How to Handle Liking Misogynist Authors

Ever find yourself loving a book and then realizing that its treatment of women is entirely unfair and ridiculous? What about picking up a well-known misogynist author like Hemingway just to see what all the fuss is about and realizing that yeah, he’s a total misogynist… but his books are really good. Often, misogyny is a turn off in literature, but there are some books, some really good books, that manage to stand out even while being sexist in the extreme.

I hate this... and not only because I feel like an author capable of thinking about things in ways that blow me away is being lazy if he can’t break out of stereotypes about women. That’s frustrating enough, but the real reason it always gets to me is that it makes me question myself on some level. Because being honest with myself requires me to acknowledge that, yes, One Flew Over the Cuckoo’s Nest is misogynistic, and that also, yes, I enjoyed it a lot and think it’s an awesome book. And this presents an immediate and troubling question: What does that say about me?

Do I think sexism in books somehow doesn’t matter? Deep down, am I not as much of a feminist as I think?

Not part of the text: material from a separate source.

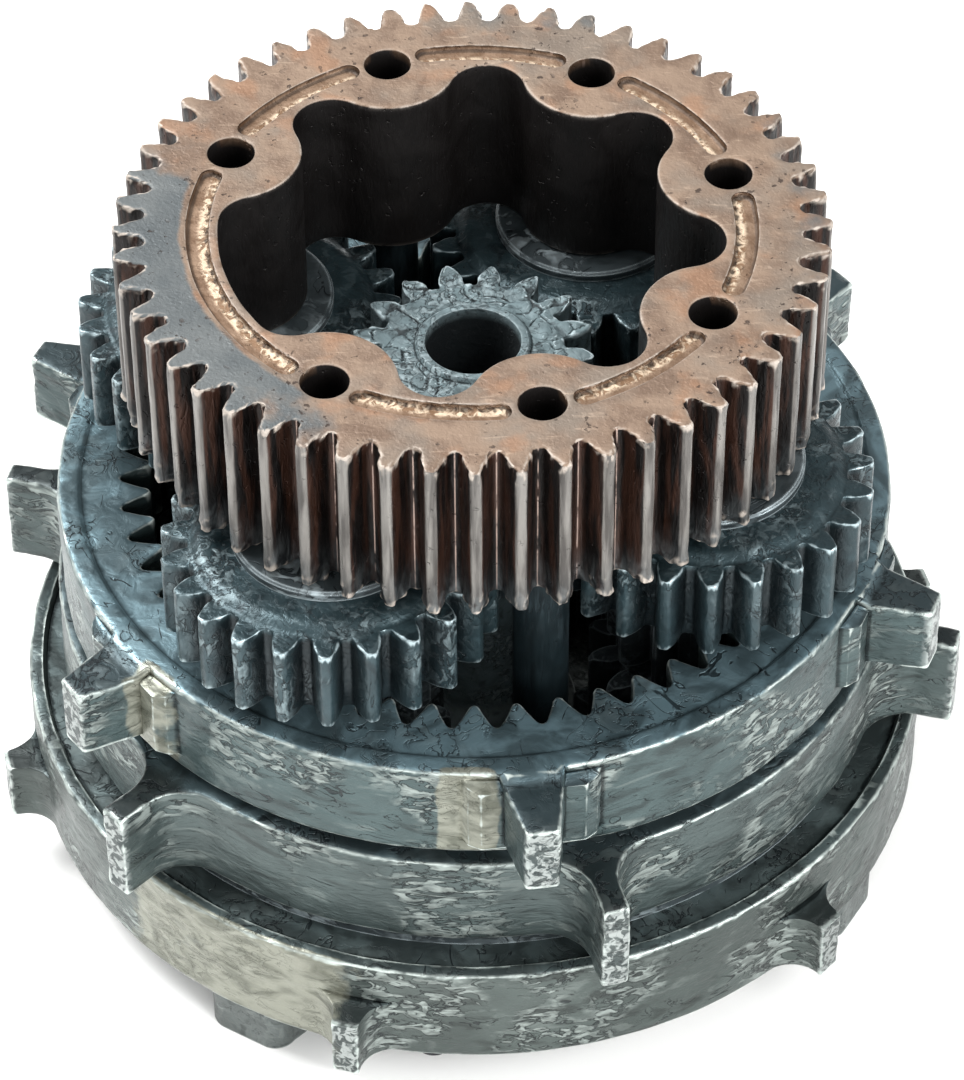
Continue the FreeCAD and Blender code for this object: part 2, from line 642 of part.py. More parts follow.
def base_screws():
    """Cap screws up through the base flange into ring gear 3."""
    head_bottom = FLANGE_UNDERSIDE - SCREW_HEAD_HEIGHT
    tip = BASE_THICKNESS + SCREW_REACH - 0.5
    return Part.makeCompound([
        cap_screw(SCREW_HEAD_RADIUS, head_bottom, FLANGE_UNDERSIDE, tip, polar(SCREW_CIRCLE, angle))
        for angle in BASE_SCREW_ANGLES])


def base_dowels():
    return Part.makeCompound([
        chamfered_disc(DOWEL_RADIUS, FLANGE_UNDERSIDE, BASE_THICKNESS + DOWEL_REACH - 0.3, 0.3,
                       polar(SCREW_CIRCLE, angle))
        for angle in DOWEL_ANGLES])


# ---- all sub-parts ------------------------------------------------------------------------

def main():
    os.makedirs("parts", exist_ok=True)
    export("carrier_gear", carrier_gear())
    export("carrier_plate", carrier_plate())
    export("carrier_screws", carrier_screws())
    for number, angle in enumerate(POST_ANGLES, 1):
        export("carrier_post_%d" % number, carrier_post(angle))
    for number, angle in enumerate(PLANET_ANGLES, 1):
        export("planet_pin_%d" % number, planet_pin(angle))
        export("planet_gear_%d" % number, planet_gear(angle))
        export("planet_cluster_%d" % number, planet_cluster(angle))
        export("planet_bushes_%d" % number, planet_bushes(angle))
        export("planet_washer_%d" % number, planet_washer(angle))
    export("lower_washers", lower_washers())
    export("sun_gear", sun_gear())
    export("sun_clip", sun_clip())
    export("sun_bush", sun_bush())
    export("sun_thrust_washer", sun_thrust_washer())
    export("ring_gear_1", ring_gear_1())
    export("ring_gear_2", ring_gear_2())
    export("ring_gear_3", ring_gear_3())
    export("ring_spacer_upper", ring_spacer(1))
    export("ring_spacer_lower", ring_spacer(2))
    export("base_plate", base_plate())
    export("plate_bearing", plate_bearing())
    export("base_screws", base_screws())
    export("base_dowels", base_dowels())


main()
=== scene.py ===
import json
import math
import bpy
import numpy as np
from mathutils import Matrix, Vector, geometry, kdtree, noise


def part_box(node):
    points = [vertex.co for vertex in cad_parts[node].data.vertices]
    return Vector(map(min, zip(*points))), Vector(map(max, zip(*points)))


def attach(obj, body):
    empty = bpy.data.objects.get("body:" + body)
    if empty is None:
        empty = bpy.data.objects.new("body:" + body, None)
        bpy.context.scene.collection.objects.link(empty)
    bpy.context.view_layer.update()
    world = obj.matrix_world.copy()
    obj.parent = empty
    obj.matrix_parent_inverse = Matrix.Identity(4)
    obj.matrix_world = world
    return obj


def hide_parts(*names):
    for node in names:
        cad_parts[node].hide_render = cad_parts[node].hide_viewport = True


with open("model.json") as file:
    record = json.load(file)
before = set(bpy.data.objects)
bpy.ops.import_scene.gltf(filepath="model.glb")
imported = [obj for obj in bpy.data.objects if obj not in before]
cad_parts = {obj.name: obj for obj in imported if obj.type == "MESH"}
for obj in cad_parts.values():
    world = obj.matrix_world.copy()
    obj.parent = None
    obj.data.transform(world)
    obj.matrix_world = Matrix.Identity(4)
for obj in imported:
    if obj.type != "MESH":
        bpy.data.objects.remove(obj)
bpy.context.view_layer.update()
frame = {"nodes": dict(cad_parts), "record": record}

# A worn three-speed planetary gearbox. The gears and rings that show are rebuilt here as finer
# meshes, with rounded and burred edges and a worked surface, in place of their CAD nodes. The
# meshes are drawn in millimetres and scaled to metres when they are finished.

scene = bpy.context.scene
noise.seed_set(7)
MM = 0.001

# ---- sizes in millimetres, most of them as on the CAD part ----
FLANGE_TEETH = 52
FLANGE_MODULE = 1.5
FLANGE_PRESSURE = 20.0
FLANGE_PHASE = 90.4
FLANGE_THINNING = 0.05
MODULE = 1.56
PRESSURE = 25.0
PHASE = -121.9
THINNING = 0.10
TOOTH_STEPS = 39
UPPER_TEETH = 23
# the planets' teeth are worn shorter by this, here only
TIP_WEAR = 0.35
SUN_TEETH = 16
RING_TEETH = (51, 54, 57)
HOLES = 7
HOLE_STEP = math.radians(360.0 * 5 / TOOTH_STEPS)
FIRST_HOLE = math.radians(PHASE)
CENTRE_DISTANCE = TOOTH_STEPS * MODULE / 2
HOLE_ANGLES = [FIRST_HOLE + HOLE_STEP * k for k in range(HOLES)]
HOLE_RADIUS = 2.7
LOBE_RADIUS = 8.1
RECESS_RADIUS = 28.6
SCALLOP_RADIUS = 4.4
GROOVE_RADIUS = 30.9
GROOVE_WIDTH = 2.6
# 5.2 on the CAD part; the photo's grooves end nearer to the holes
GROOVE_END_GAP = 4.8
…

It’s a little bit like catching yourself singing along to Robin Thicke’s “Blurred Lines,” except worse, because that at least you can concede is “catchy” while still firmly being of the opinion that it is awful. But what about novels that you think are good? Not just entertaining reads or fun stories, but good? What do we do with Brave New World or On the Road or Taming of the Shrew or The Adventures of Sherlock Holmes or just about anything written by Raymond Carver? How do we justify enjoying their work, even when sexism is integral to it?

I unfortunately seem to run into this all the freaking time, but I think I’ve finally figured out how to approach it. The first step is admitting to yourself that you do like these things, and that’s okay. It’s a little bit like how I have to continually own up to the fact that I liked Twilight when I first read it, before it got huge and made me question the whole thing deeper. Am I embarrassed about this? Sure, but at the same time, you can’t help what you like. Enjoying a book is not something that you can decide to do or not do. It’s something that happens.

It’s also important to remember that liking a few sexist novel does not define your entire taste in books. I personally read all kinds of books, all the time. I read young adult and fantasy and Man Booker Prize-winners, sometimes all in the same month. Sometimes that month is called this October. So I try not to feel bad about liking things I’m “not supposed to” even if I happen to agree with the reasons I shouldn’t like them.

Still, I do believe it’s important not to deny the problems with works of literature, whether those problems are overt sexism or racism or homophobia or just a simple (but still important) lack of diversity. You can’t pretend that things you like are perfect or that you only like perfect things. People are complicated. Books are complicated. Being okay with what you like doesn’t mean you think everything about what you like is okay. I’m happiest when I’m not trying to pretend I think The Great Gatsby isn’t sexist or Edith Wharton isn't anti-Semitic just because I don’t want it to be true.

But whatever you do, don’t be ashamed of your tastes. Shame should be reserved for things you do, not for who you are. If I’m a person who enjoyed Twilight then screw it, that’s apparently who I am. And if I can let myself off the hook for that then you can get yourself off the hook for liking Hemingway. It doesn’t mean we let Hemingway off the hook. It just means we get on with our reading lives.